▶ _WHAT TO PRODUCE_: Where does the string "each" appear? Copy every line of the entries below that holds it.

▽

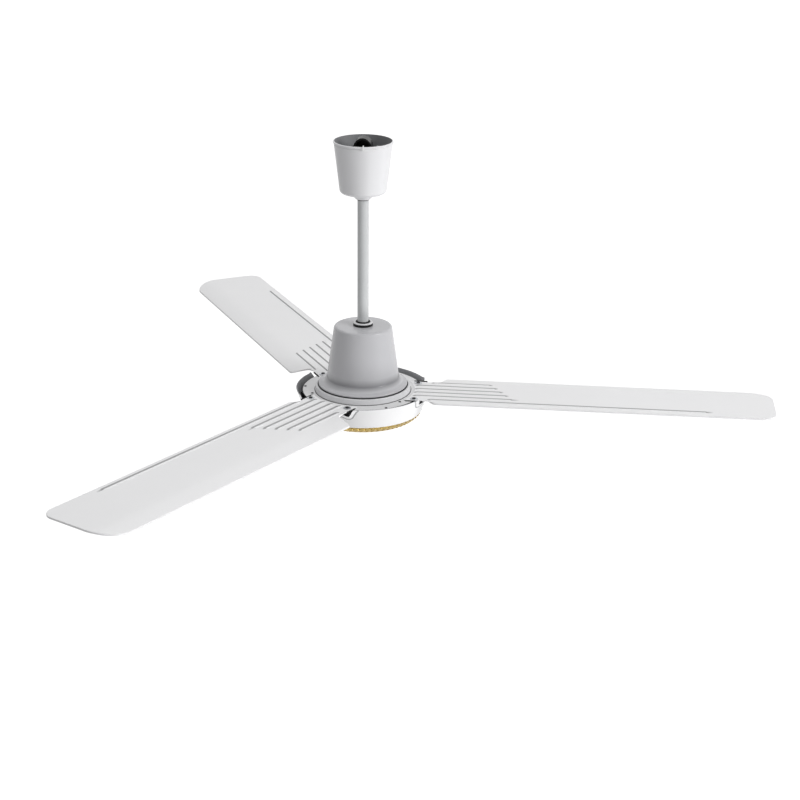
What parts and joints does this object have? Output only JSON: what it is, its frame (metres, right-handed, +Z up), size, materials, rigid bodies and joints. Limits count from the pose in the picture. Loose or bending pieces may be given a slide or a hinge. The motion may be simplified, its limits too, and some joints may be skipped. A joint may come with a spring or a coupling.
{
  "type": "ceiling fan",
  "caption": "Ceiling fan with pressed blades on an outer-rotor motor, hung by a rod and a shackle, with a bell cover and a canopy that slide on the rod.",
  "frame": {"origin": "where the ceiling hook bears on the underside of the reel, on the fan's axis", "axes": "+Z up along the rod and the axis the blades turn about, +X along the first blade, +Y across it"},
  "size_m": [1.0983, 1.2515, 0.4869],
  "materials": {
    "black_steel": "gloss black paint",
    "rubber": "matt moulded rubber",
    "zinc_steel": "zinc plated",
    "rod_paint": "gloss enamel, light grey",
    "canopy_paint": "gloss moulded plastic, white",
    "clip_plastic": "gloss white",
    "bell_paint": "gloss enamel, light grey",
    "capacitor_case": "matt",
    "block_plastic": "matt",
    "brass_screws": "turned",
    "shaft_steel": "ground",
    "bearing_steel": "polished",
    "core_steel": "stacked sheet",
    "copper_winding": "enamelled copper wire",
    "cast_aluminium": "die cast",
    "plate_paint": "satin enamel, light grey",
    "pan_paint": "gloss enamel, white",
    "gold_trim": "embossed, gold lacquer",
    "blade_paint": "satin powder coat, white",
    "screw_steel": "dark plated"
  },
  "bodies": {
    "hanger": {"shackle": "black_steel", "reel_spacers": "zinc_steel", "shackle_bolt": "zinc_steel", "rod_bolt": "zinc_steel", "coupling_bolt": "zinc_steel", "lock_nuts": "zinc_steel", "split_pins": "zinc_steel", "downrod": "rod_paint", "capacitor": "capacitor_case", "terminal_block": "block_plastic", "terminal_screws": "brass_screws", "capacitor_clamp": "zinc_steel", "motor_shaft": "shaft_steel", "inner_races": "bearing_steel", "stator_core": "core_steel", "stator_coils": "copper_winding"},
    "reel": {"reel": "rubber"},
    "canopy": {"canopy": "canopy_paint", "canopy_grommet": "rubber", "canopy_clip": "clip_plastic"},
    "bell": {"bell_cover": "bell_paint", "bell_collar": "rubber", "collar_ring": "bell_paint"},
    "rotor": {"rotor_ring": "cast_aluminium", "lower_shield": "cast_aluminium", "top_plate": "plate_paint", "hub_ring": "bell_paint", "outer_races": "bearing_steel", "pan": "pan_paint", "pan_brackets": "zinc_steel", "pan_screws": "screw_steel", "cover_screws": "screw_steel", "trim_ring": "gold_trim", "bottom_cap": "pan_paint", "blade_1": "blade_paint", "blade_2": "blade_paint", "blade_3": "blade_paint", "blade_screws": "screw_steel", "blade_washers": "zinc_steel"}
  },
  "joints": [
    {"name": "reel_spin", "type": "hinge", "parent": "hanger", "child": "reel", "pos_m": [0, 0, 0.007], "axis": [1, 0, 0], "continuous": true},
    {"name": "canopy_slide", "type": "slide", "parent": "hanger", "child": "canopy", "axis": [0, 0, 1], "range_m": [-0.06, 0.026]},
    {"name": "bell_slide", "type": "slide", "parent": "hanger", "child": "bell", "axis": [0, 0, 1], "range_m": [0, 0.14]},
    {"name": "fan_spin", "type": "hinge", "parent": "hanger", "child": "rotor", "pos_m": [0, 0, -0.41], "axis": [0, 0, 1], "continuous": true}
  ]
}
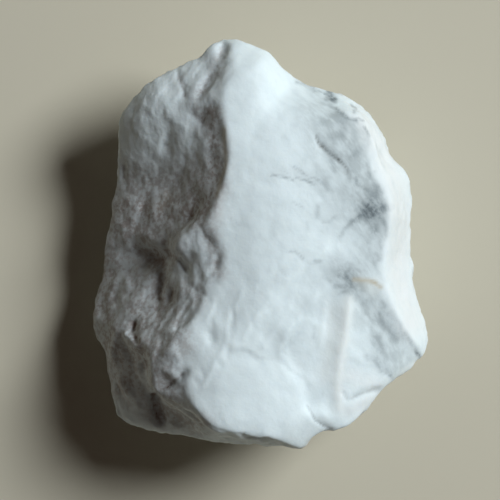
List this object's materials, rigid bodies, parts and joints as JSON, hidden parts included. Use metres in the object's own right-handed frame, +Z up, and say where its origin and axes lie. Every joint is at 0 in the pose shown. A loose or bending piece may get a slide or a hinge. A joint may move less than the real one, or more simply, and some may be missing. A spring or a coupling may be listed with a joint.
{
  "type": "raw magnesite stone",
  "caption": "Raw white magnesite chunk with a broad broken face, a steep hackly side and a small flat spot to rest on.",
  "frame": {"origin": "centre of the stone's bounding box, at the height of the flat spot that it rests on", "axes": "+X across the broad face towards the bright rim, +Y along the stone's length towards the cleft, +Z up out of the broad face"},
  "size_m": [0.0316, 0.038, 0.018],
  "materials": {
    "white_magnesite": "matt broken white stone with faint grey stains"
  },
  "bodies": {
    "root": {"magnesite_stone": "white_magnesite"}
  },
  "joints": []
}
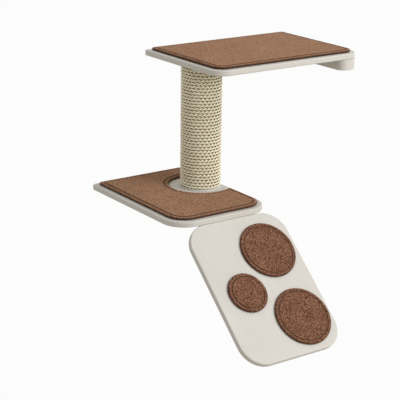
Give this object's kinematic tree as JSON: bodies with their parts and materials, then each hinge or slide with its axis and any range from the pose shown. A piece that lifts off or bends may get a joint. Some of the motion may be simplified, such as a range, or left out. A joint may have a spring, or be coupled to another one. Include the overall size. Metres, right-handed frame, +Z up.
{
  "type": "wall mounted cat tree",
  "caption": "Wall mounted cat tree: two felt-topped boards joined by a rope-wound post, with a sloping ramp carrying round felt pads.",
  "frame": {"origin": "on the wall plane, midway between the two wall screw holes of the upper rail", "axes": "+X to the right along the wall, +Y into the wall, +Z up; the boards and ramp stand out towards -Y"},
  "size_m": [0.6475, 0.7054, 0.6507],
  "materials": {
    "cream_board": "matt cream lacquer over faint grain",
    "rail_timber": "planed softwood and beech",
    "mat_felt": "brown needle felt",
    "pad_felt": "brown looped felt",
    "hook_tape": "hook-and-loop tape",
    "card_tube": "wound cardboard",
    "sisal_rope": "twisted pale sisal",
    "zinc_steel": "bright zinc",
    "coated_bracket": "cream powder coat"
  },
  "bodies": {
    "root": {"upper_board": "cream_board", "lower_board": "cream_board", "ramp_board": "cream_board", "support_arm": "cream_board", "post_base_disc": "cream_board", "upper_wall_rail": "rail_timber", "lower_wall_rail": "rail_timber", "support_arm_dowels": "rail_timber", "post_top_plug": "rail_timber", "post_bottom_plug": "rail_timber", "upper_mat": "mat_felt", "lower_mat": "mat_felt", "ramp_pad_upper": "pad_felt", "ramp_pad_small": "pad_felt", "ramp_pad_lower": "pad_felt", "upper_mat_hook_strips": "hook_tape", "lower_mat_hook_strips": "hook_tape", "ramp_pad_hook_discs": "hook_tape", "post_tube": "card_tube", "post_rope": "sisal_rope", "post_bolts": "zinc_steel", "post_bolt_washers": "zinc_steel", "post_threaded_inserts": "zinc_steel", "rope_end_staples": "zinc_steel", "upper_rail_screws": "zinc_steel", "lower_rail_screws": "zinc_steel", "support_arm_screws": "zinc_steel", "ramp_bracket_screws": "zinc_steel", "ramp_bracket_left": "coated_bracket", "ramp_bracket_right": "coated_bracket"}
  },
  "joints": []
}
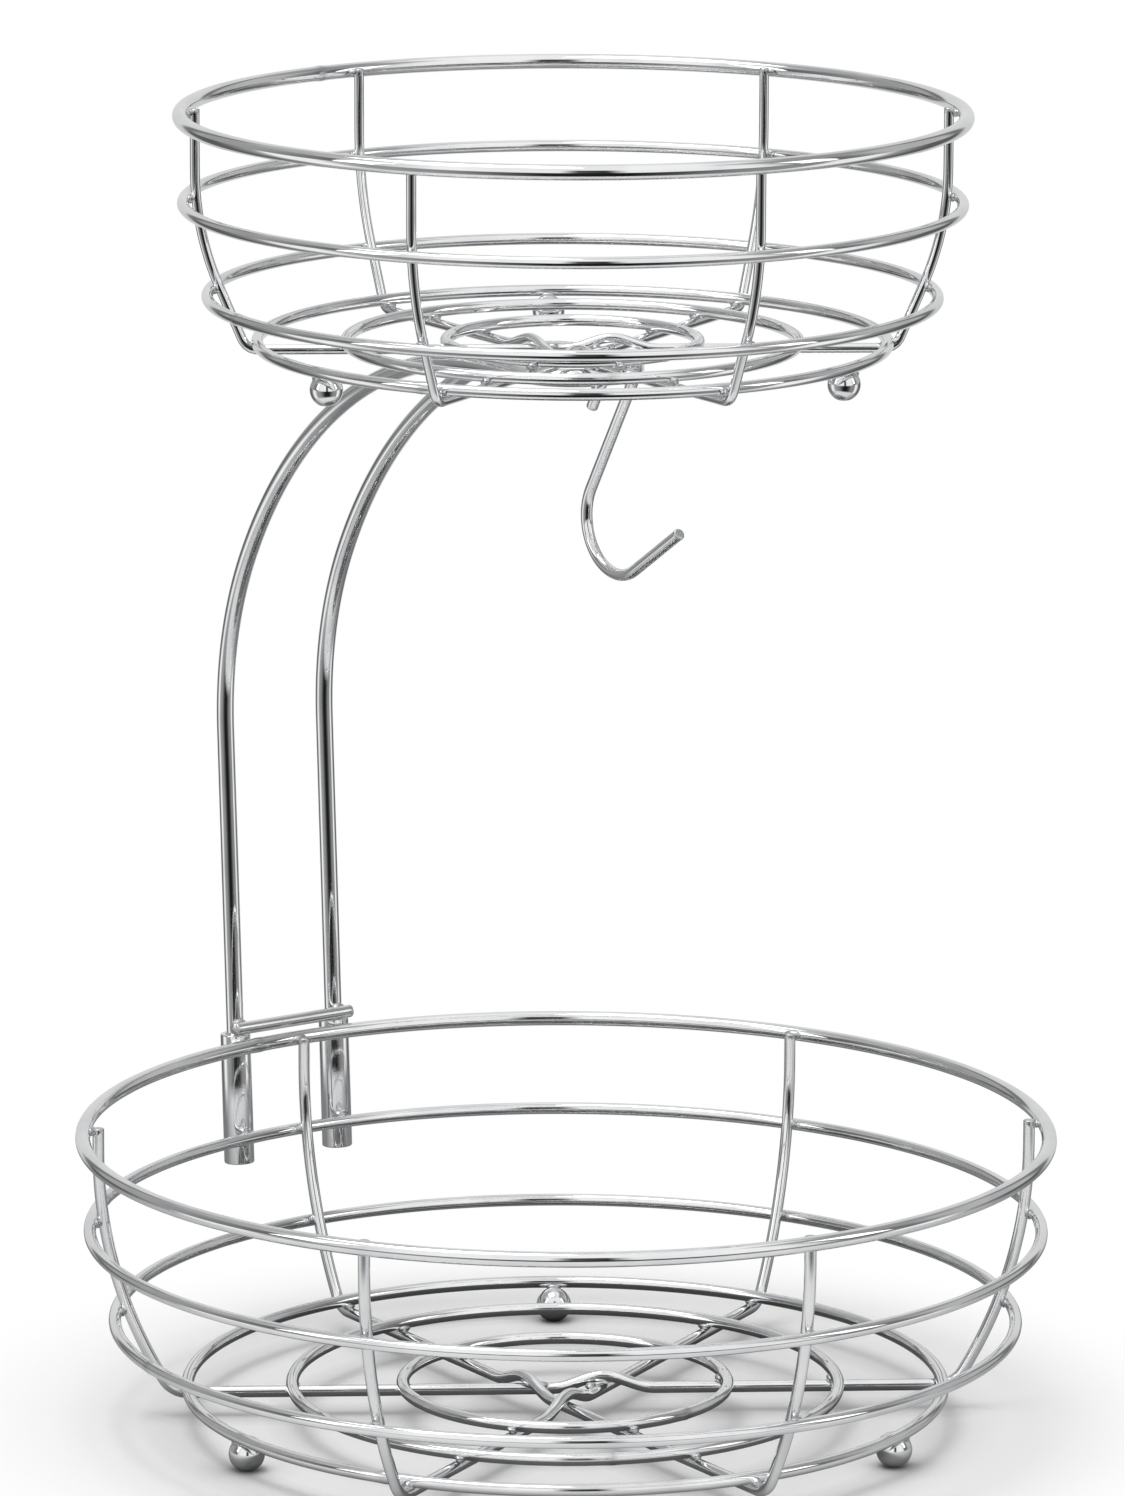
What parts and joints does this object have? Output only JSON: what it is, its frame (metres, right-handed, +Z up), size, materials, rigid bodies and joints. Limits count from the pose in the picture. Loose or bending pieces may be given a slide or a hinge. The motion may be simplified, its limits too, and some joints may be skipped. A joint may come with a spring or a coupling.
{
  "type": "two-tier fruit bowl",
  "caption": "Round chrome wire bowl with ball feet, carrying a bent rod stand, a smaller wire bowl above it and a hook below that bowl.",
  "frame": {"origin": "centre of the whole object's footprint, on the surface that the lower bowl's feet stand on", "axes": "+Z up, the stand at the back (+Y), the front of the bowls towards -Y"},
  "size_m": [0.3, 0.3118, 0.4068],
  "materials": {
    "rim_wire": "bright chrome plate on steel wire, mirror smooth",
    "ring_wire": "bright chrome plate on steel wire, mirror smooth",
    "rib_wire": "bright chrome plate on steel wire, mirror smooth",
    "ball_foot": "bright chrome plate on a steel ball",
    "sleeve": "bright chrome plate on steel tube",
    "stand": "bright chrome plate on steel rod, faint drawing lines along it",
    "hook": "bright chrome plate on steel wire, slightly worn inside the bend"
  },
  "bodies": {
    "lower_bowl": {"lower_rim": "rim_wire", "lower_middle_ring": "ring_wire", "lower_low_ring": "ring_wire", "lower_base_ring": "ring_wire", "lower_inner_ring": "ring_wire", "lower_centre_ring": "ring_wire", "lower_rib_a": "rib_wire", "lower_rib_b": "rib_wire", "lower_rib_c": "rib_wire", "lower_foot_a": "ball_foot", "lower_foot_b": "ball_foot", "lower_foot_c": "ball_foot", "sleeve_left": "sleeve", "sleeve_right": "sleeve"},
    "stand": {"stand_rod": "stand", "stop_bar": "stand", "banana_hook": "hook"},
    "upper_bowl": {"upper_rim": "rim_wire", "upper_middle_ring": "ring_wire", "upper_low_ring": "ring_wire", "upper_base_ring": "ring_wire", "upper_inner_ring": "ring_wire", "upper_centre_ring": "ring_wire", "upper_rib_a": "rib_wire", "upper_rib_b": "rib_wire", "upper_rib_c": "rib_wire", "upper_foot_a": "ball_foot", "upper_foot_b": "ball_foot", "upper_foot_c": "ball_foot"}
  },
  "joints": [
    {"name": "stand_lift", "type": "slide", "parent": "lower_bowl", "child": "stand", "axis": [0, 0.0488, 0.9988], "range_m": [0, 0.041]},
    {"name": "upper_bowl_lift", "type": "slide", "parent": "stand", "child": "upper_bowl", "axis": [0, 0, 1], "range_m": [0, 0.06]}
  ]
}
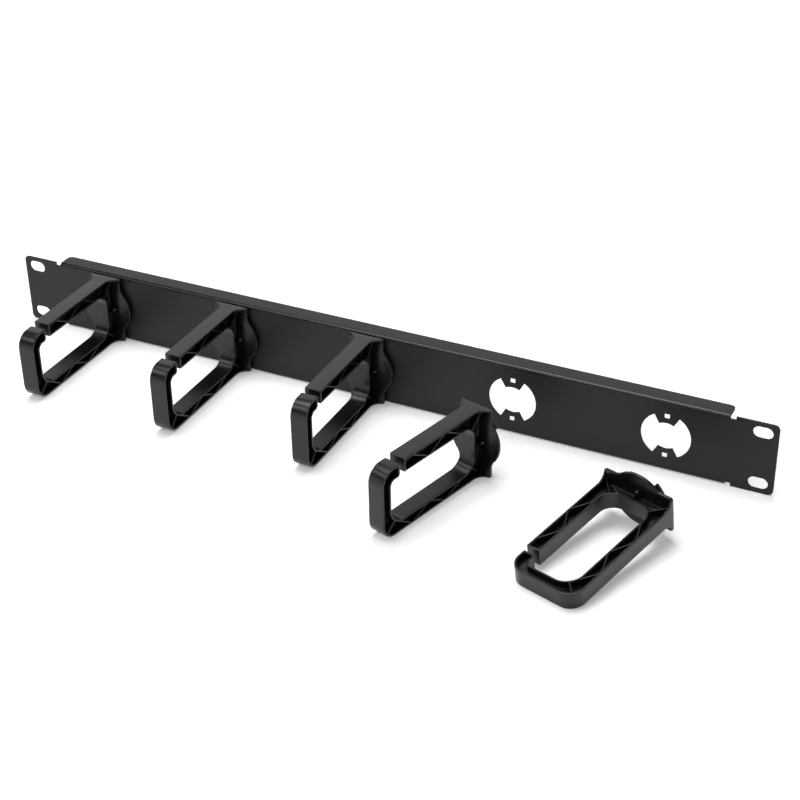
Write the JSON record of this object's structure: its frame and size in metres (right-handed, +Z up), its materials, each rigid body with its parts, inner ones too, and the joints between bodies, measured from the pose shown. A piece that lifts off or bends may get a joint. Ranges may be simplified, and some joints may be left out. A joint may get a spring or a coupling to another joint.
{
  "type": "horizontal cable manager",
  "caption": "Folded steel 19-inch rack panel, one unit high, with moulded cable rings that twist into bayonet cut-outs; some rings are fitted and the others lie in front.",
  "frame": {"origin": "centre of the four rack slots, on the panel's rear face that meets the rack rails", "axes": "+X along the panel to the right seen from the front, +Y back into the rack, +Z up"},
  "size_m": [0.4826, 0.1487, 0.044],
  "materials": {
    "black_powder_coat": "satin powder coat on sheet steel",
    "black_plastic": "satin moulded"
  },
  "bodies": {
    "panel": {"panel": "black_powder_coat", "ring_standing": "black_plastic", "ring_lying": "black_plastic"},
    "ring_left": {"ring_left": "black_plastic"},
    "ring_mid_left": {"ring_mid_left": "black_plastic"},
    "ring_centre": {"ring_centre": "black_plastic"}
  },
  "joints": [
    {"name": "ring_left_turn", "type": "hinge", "parent": "panel", "child": "ring_left", "pos_m": [-0.18, -0.0012, 0], "axis": [0, 1, 0], "range_deg": [-90, 90]},
    {"name": "ring_mid_left_turn", "type": "hinge", "parent": "panel", "child": "ring_mid_left", "pos_m": [-0.09, -0.0012, 0], "axis": [0, 1, 0], "range_deg": [-90, 90]},
    {"name": "ring_centre_turn", "type": "hinge", "parent": "panel", "child": "ring_centre", "pos_m": [0, -0.0012, 0], "axis": [0, 1, 0], "range_deg": [-90, 90]}
  ]
}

△

▶ _ANSWER FOR THE TASK_:
Give this object's kinematic tree as JSON: bodies with their parts and materials, then each hinge or slide with its axis and any range from the pose shown. A piece that lifts off or bends may get a joint. Some of the motion may be simplified, such as a range, or left out. A joint may have a spring, or be coupled to another one. Include the overall size. Metres, right-handed frame, +Z up.
Write the JSON record of this object's structure: its frame and size in metres (right-handed, +Z up), its materials, each rigid body with its parts, inner ones too, and the joints between bodies, measured from the pose shown. A piece that lifts off or bends may get a joint. Ranges may be simplified, and some joints may be left out. A joint may get a spring or a coupling to another joint.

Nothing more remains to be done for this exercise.